--- start Stored data ---
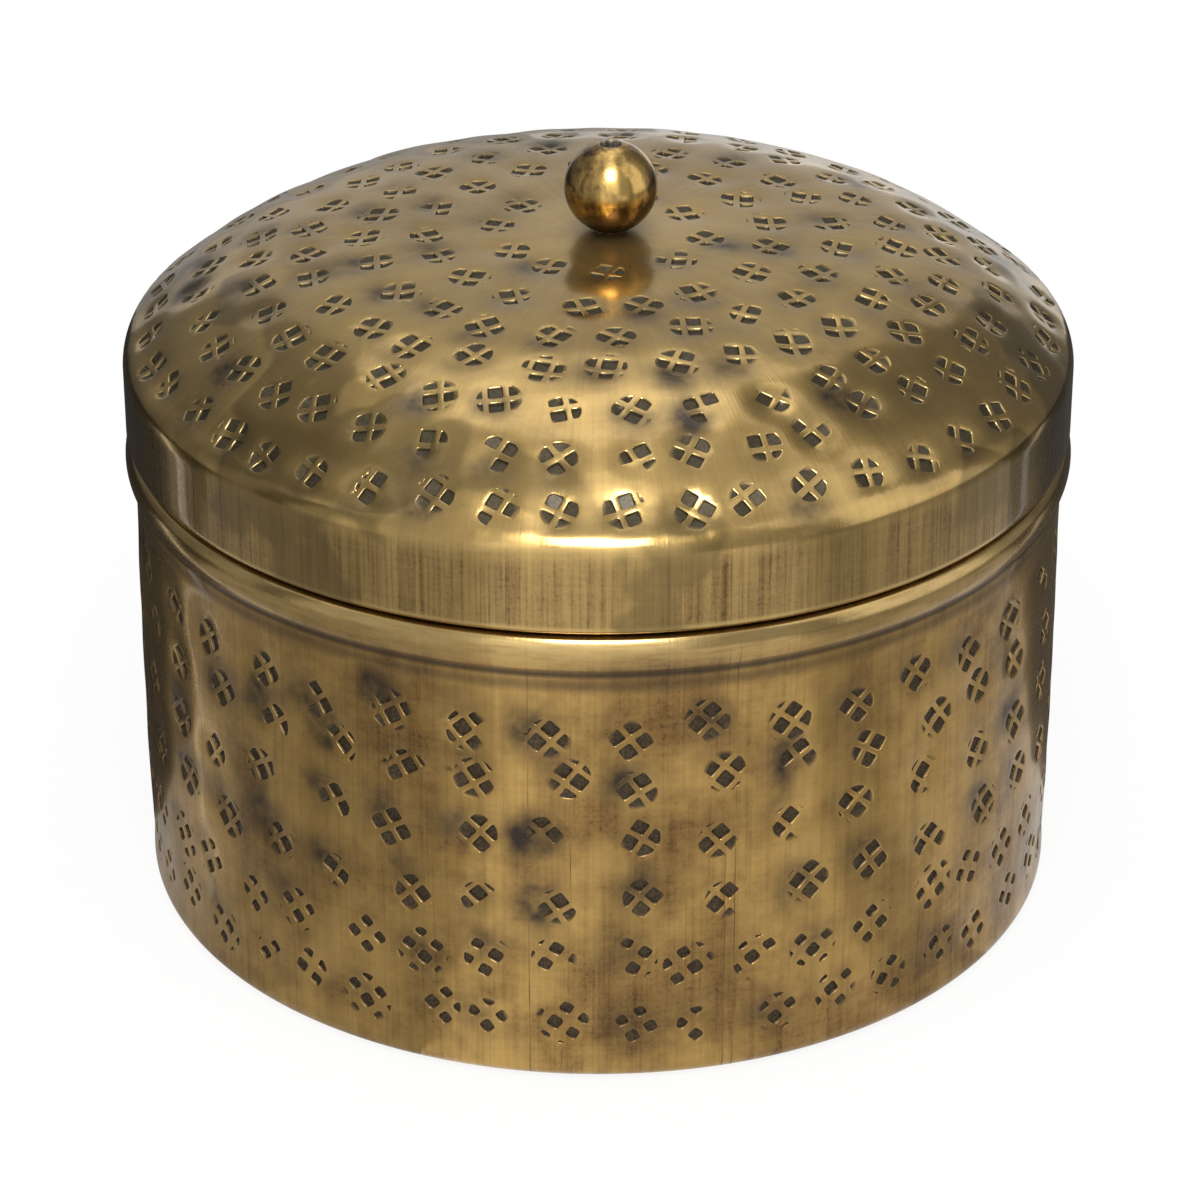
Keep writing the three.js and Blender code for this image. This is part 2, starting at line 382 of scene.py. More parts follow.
class Section:
    """A sheet's whole section: from the axis along its outer face to the edge, and back along the inner one."""

    SAME_POINT = 1e-4  # points of the outer face closer together than this are one
    SHARPEST = 0.5  # the least cosine that a corner's inner point is moved by
    END_MARGIN = 0.05  # how close to a stretch's end its last point may lie

    def __init__(self, outer: list[Point], thickness: float) -> None:
        """Lays the inner face a sheet's thickness inside the outer one.

        Args:
            outer: The outer face's points, from the axis to the sheet's edge.
            thickness: The sheet's thickness.
        """
        apart = [i == 0 or math.dist(p, outer[i - 1]) > self.SAME_POINT for i, p in enumerate(outer)]
        face = np.array([p for p, kept in zip(outer, apart) if kept])
        steps = np.diff(face, axis=0)
        steps /= np.linalg.norm(steps, axis=1)[:, None]
        before = np.vstack([steps[:1], steps])
        after = np.vstack([steps, steps[-1:]])
        along = before + after
        along /= np.linalg.norm(along, axis=1)[:, None]
        self.outward_sign = 1.0 if face[-1, 1] > face[0, 1] else -1.0
        inward = np.stack([-along[:, 1], along[:, 0]], 1) * self.outward_sign
        reach = thickness / np.maximum((along * before).sum(1), self.SHARPEST)
        inner = face + inward * reach[:, None]
        inner[0, 0] = 0.0
        self.points = np.vstack([face, inner[::-1]])
        lengths = np.linalg.norm(np.diff(self.points, axis=0), axis=1)
        self.along = np.concatenate([[0.0], np.cumsum(lengths)])
        self.edge = self.along[len(face) - 1]
        self.outer_count = int(np.searchsorted(self.along, self.edge)) + 1

    @property
    def length(self) -> float:
        """The whole length of the section."""
        return float(self.along[-1])

    def at(self, along: float) -> Point:
        """Gives the point at a length along the section."""
        return (float(np.interp(along, self.along, self.points[:, 0])),
                float(np.interp(along, self.along, self.points[:, 1])))

    def outer_length(self, radius: float | None = None, height: float | None = None) -> float:
        """Finds a place on the outer face by its radius or its height.

        Args:
            radius: The radius where the face is first met, or None.
            height: The height where the face is first met, or None.

        Returns:
            The length along the section.
        """
        values = self.points[:self.outer_count, 0 if radius is not None else 1]
        wanted = radius if radius is not None else height
        signs = np.sign(values - wanted)
        first = int(np.nonzero(signs[:-1] * signs[1:] <= 0)[0][0])
        share = (wanted - values[first]) / (values[first + 1] - values[first])
        return float(self.along[first] + share * (self.along[first + 1] - self.along[first]))

    def inner_length(self, outer_length: float) -> float:
        """Gives the length up to the place on the inner face that backs a place on the outer face."""
        radius, height = self.at(outer_length)
        inner = self.points[self.outer_count:]
        gaps = np.hypot(inner[:, 0] - radius, inner[:, 1] - height)
        return float(self.along[self.outer_count + int(np.argmin(gaps))])

    def stops(self, start: float, end: float, spacing: float) -> list[float]:
        """Gives the section's own points between two lengths, with both ends.

        Args:
            start: The first length.
            end: The last length.
            spacing: Points closer together than this are left out.

        Returns:
            The lengths.
        """
        kept = [start]
        for value in self.along:
            inside = start + self.END_MARGIN < value < end - self.END_MARGIN
            if inside and value - kept[-1] >= spacing:
                kept.append(float(value))
        return [*kept, end]

    def as_curve(self, name: str) -> Item:
        """Makes a curve object of the section in the XZ plane."""
        return poly_curve(name, [[(r, 0.0, z) for r, z in self.points]], cyclic=False)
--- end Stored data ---
Work to do
Every line of the material must be returned exactly as it appears.

Answer to this problem
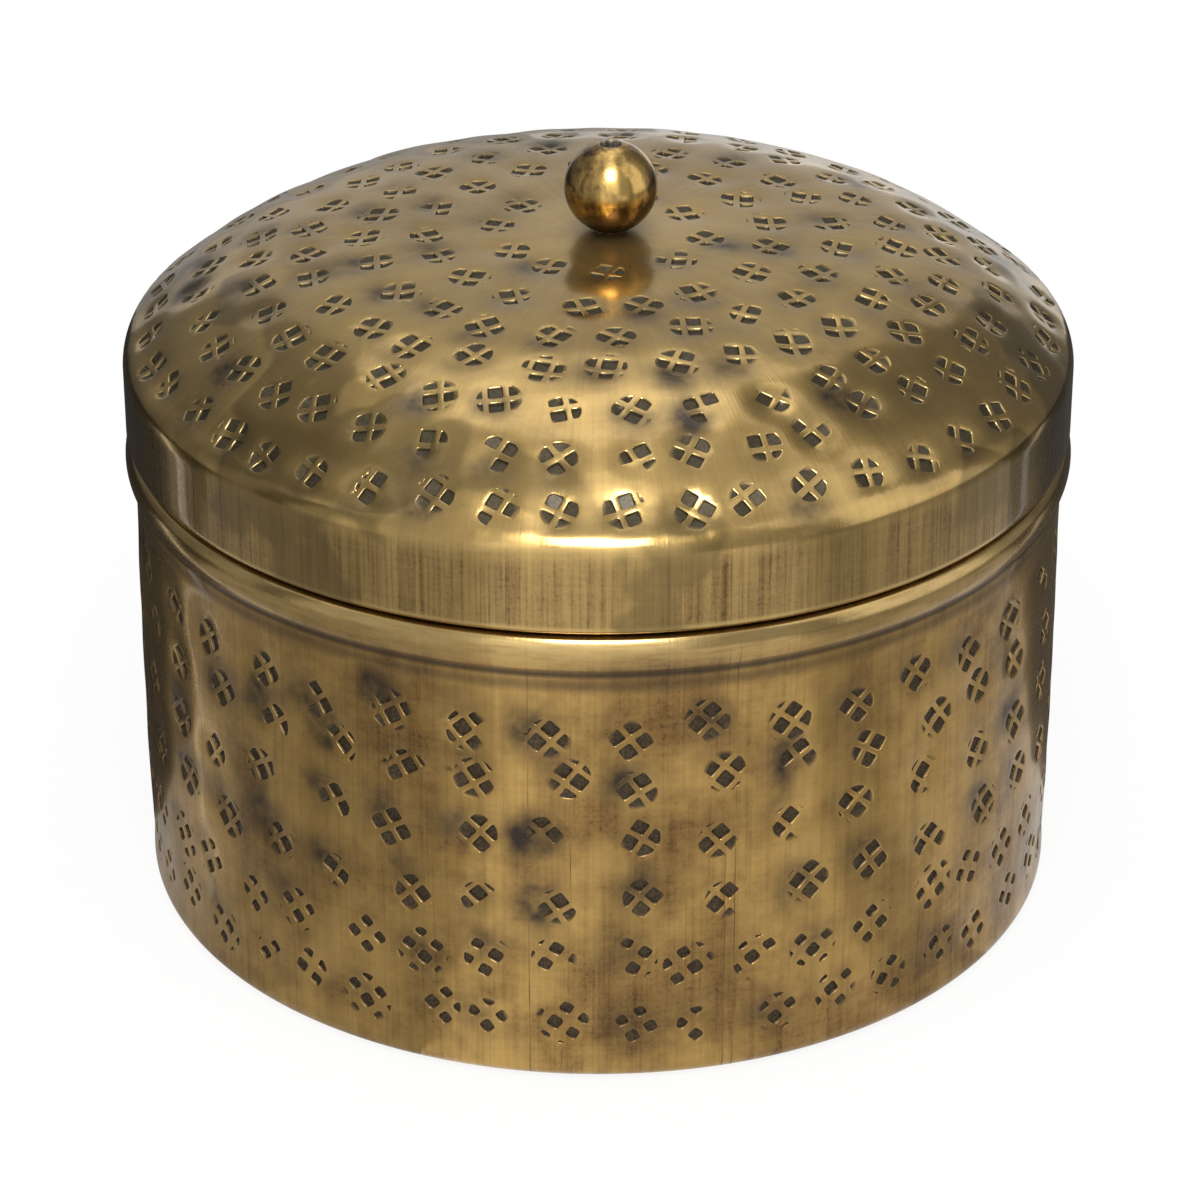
Keep writing the three.js and Blender code for this image. This is part 2, starting at line 382 of scene.py. More parts follow.
class Section:
    """A sheet's whole section: from the axis along its outer face to the edge, and back along the inner one."""

    SAME_POINT = 1e-4  # points of the outer face closer together than this are one
    SHARPEST = 0.5  # the least cosine that a corner's inner point is moved by
    END_MARGIN = 0.05  # how close to a stretch's end its last point may lie

    def __init__(self, outer: list[Point], thickness: float) -> None:
        """Lays the inner face a sheet's thickness inside the outer one.

        Args:
            outer: The outer face's points, from the axis to the sheet's edge.
            thickness: The sheet's thickness.
        """
        apart = [i == 0 or math.dist(p, outer[i - 1]) > self.SAME_POINT for i, p in enumerate(outer)]
        face = np.array([p for p, kept in zip(outer, apart) if kept])
        steps = np.diff(face, axis=0)
        steps /= np.linalg.norm(steps, axis=1)[:, None]
        before = np.vstack([steps[:1], steps])
        after = np.vstack([steps, steps[-1:]])
        along = before + after
        along /= np.linalg.norm(along, axis=1)[:, None]
        self.outward_sign = 1.0 if face[-1, 1] > face[0, 1] else -1.0
        inward = np.stack([-along[:, 1], along[:, 0]], 1) * self.outward_sign
        reach = thickness / np.maximum((along * before).sum(1), self.SHARPEST)
        inner = face + inward * reach[:, None]
        inner[0, 0] = 0.0
        self.points = np.vstack([face, inner[::-1]])
        lengths = np.linalg.norm(np.diff(self.points, axis=0), axis=1)
        self.along = np.concatenate([[0.0], np.cumsum(lengths)])
        self.edge = self.along[len(face) - 1]
        self.outer_count = int(np.searchsorted(self.along, self.edge)) + 1

    @property
    def length(self) -> float:
        """The whole length of the section."""
        return float(self.along[-1])

    def at(self, along: float) -> Point:
        """Gives the point at a length along the section."""
        return (float(np.interp(along, self.along, self.points[:, 0])),
                float(np.interp(along, self.along, self.points[:, 1])))

    def outer_length(self, radius: float | None = None, height: float | None = None) -> float:
        """Finds a place on the outer face by its radius or its height.

        Args:
            radius: The radius where the face is first met, or None.
            height: The height where the face is first met, or None.

        Returns:
            The length along the section.
        """
        values = self.points[:self.outer_count, 0 if radius is not None else 1]
        wanted = radius if radius is not None else height
        signs = np.sign(values - wanted)
        first = int(np.nonzero(signs[:-1] * signs[1:] <= 0)[0][0])
        share = (wanted - values[first]) / (values[first + 1] - values[first])
        return float(self.along[first] + share * (self.along[first + 1] - self.along[first]))

    def inner_length(self, outer_length: float) -> float:
        """Gives the length up to the place on the inner face that backs a place on the outer face."""
        radius, height = self.at(outer_length)
        inner = self.points[self.outer_count:]
        gaps = np.hypot(inner[:, 0] - radius, inner[:, 1] - height)
        return float(self.along[self.outer_count + int(np.argmin(gaps))])

    def stops(self, start: float, end: float, spacing: float) -> list[float]:
        """Gives the section's own points between two lengths, with both ends.

        Args:
            start: The first length.
            end: The last length.
            spacing: Points closer together than this are left out.

        Returns:
            The lengths.
        """
        kept = [start]
        for value in self.along:
            inside = start + self.END_MARGIN < value < end - self.END_MARGIN
            if inside and value - kept[-1] >= spacing:
                kept.append(float(value))
        return [*kept, end]

    def as_curve(self, name: str) -> Item:
        """Makes a curve object of the section in the XZ plane."""
        return poly_curve(name, [[(r, 0.0, z) for r, z in self.points]], cyclic=False)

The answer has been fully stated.